Defense chief: Expand sub fleet
Esper calls for more shipbuilding in effort to compete with China
Defense Secretary Mark Esper is calling for increased spending on shipbuilding with a larger submarine force, even as Electric Boat hires more workers and expands its shipyard to build the next-generation Columbia-class submarine.
But the drive to counter Chinese ambitions raises questions about where more money would come from in the Pentagon budget.

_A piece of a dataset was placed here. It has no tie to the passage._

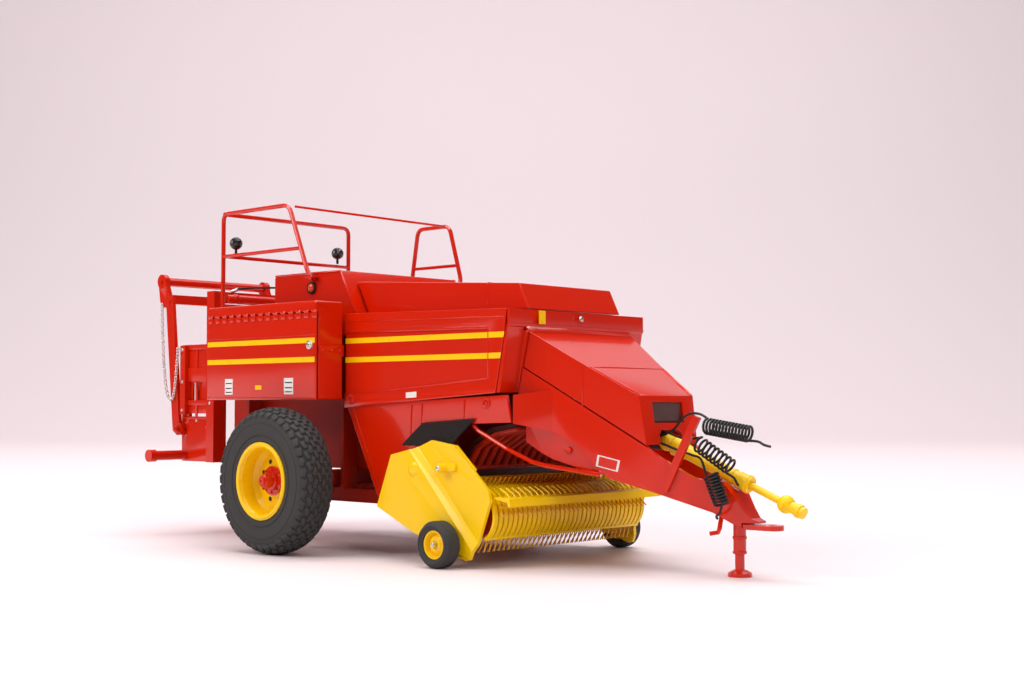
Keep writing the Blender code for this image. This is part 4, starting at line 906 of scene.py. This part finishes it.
def make_front():
    # the gearbox hood's seams and the rods along its sloping edges
    shape = bmesh.new()
    for side, _ in SIDES:
        y = side * (nose_half(84.8) - 0.15)
        sheet(shape, oblong(84.65, 39.2, 84.95, 48.9), y - side * 0.2, y + side * 0.12, 0.05)
        a, b = [(x, side * (nose_half(x) - 0.75), z) for x, z in ((86.2, 48.75), (98.0, 41.95))]
        rod(shape, a, b, 0.32, sides=12, edge=0.05)
    rod(shape, (86.2, -14.6, 48.55), (86.2, 14.6, 48.55), 0.3, sides=12, edge=0.05)
    piece("hood_seams", shape, "gloss_red", "frame")
    low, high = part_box("hood_window")
    shape = bmesh.new()
    upper_x, lower_x = [corner[0] / MM - AXLE_X + 0.1 for corner in (low, high)]
    upper = [(upper_x, y / MM, high[2] / MM) for y in (low[1], high[1])]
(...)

In a speech Wednesday at the RAND Corp., a Santa Monica, Calif., think tank, Esper said the future U.S. naval force will be more balanced in its ability to “deliver lethal effects from the air, from the sea and from under the sea.” The fleet will be made up of more and smaller surface combatants; manned, unmanned and autonomous surface and subsurface vehicles; unmanned carrier-based aircraft; a larger and more capable submarine force; and a modern strategic deterrent, Esper said.
He said a “future fleet” will comprise more than 355 manned and unmanned ships and be built in a “relevant time frame and budget-informed manner.” The Navy’s 2016 Force Structure Assessment called for a 355-ship Navy, up from the current 293.
“To achieve this outcome, we must increase funding for shipbuilding and the readiness that sustains a larger force,” Esper said. “Doing this, and finding the money within the Navy budget and elsewhere to make it real, is something both the Navy leadership and I are committed to doing.”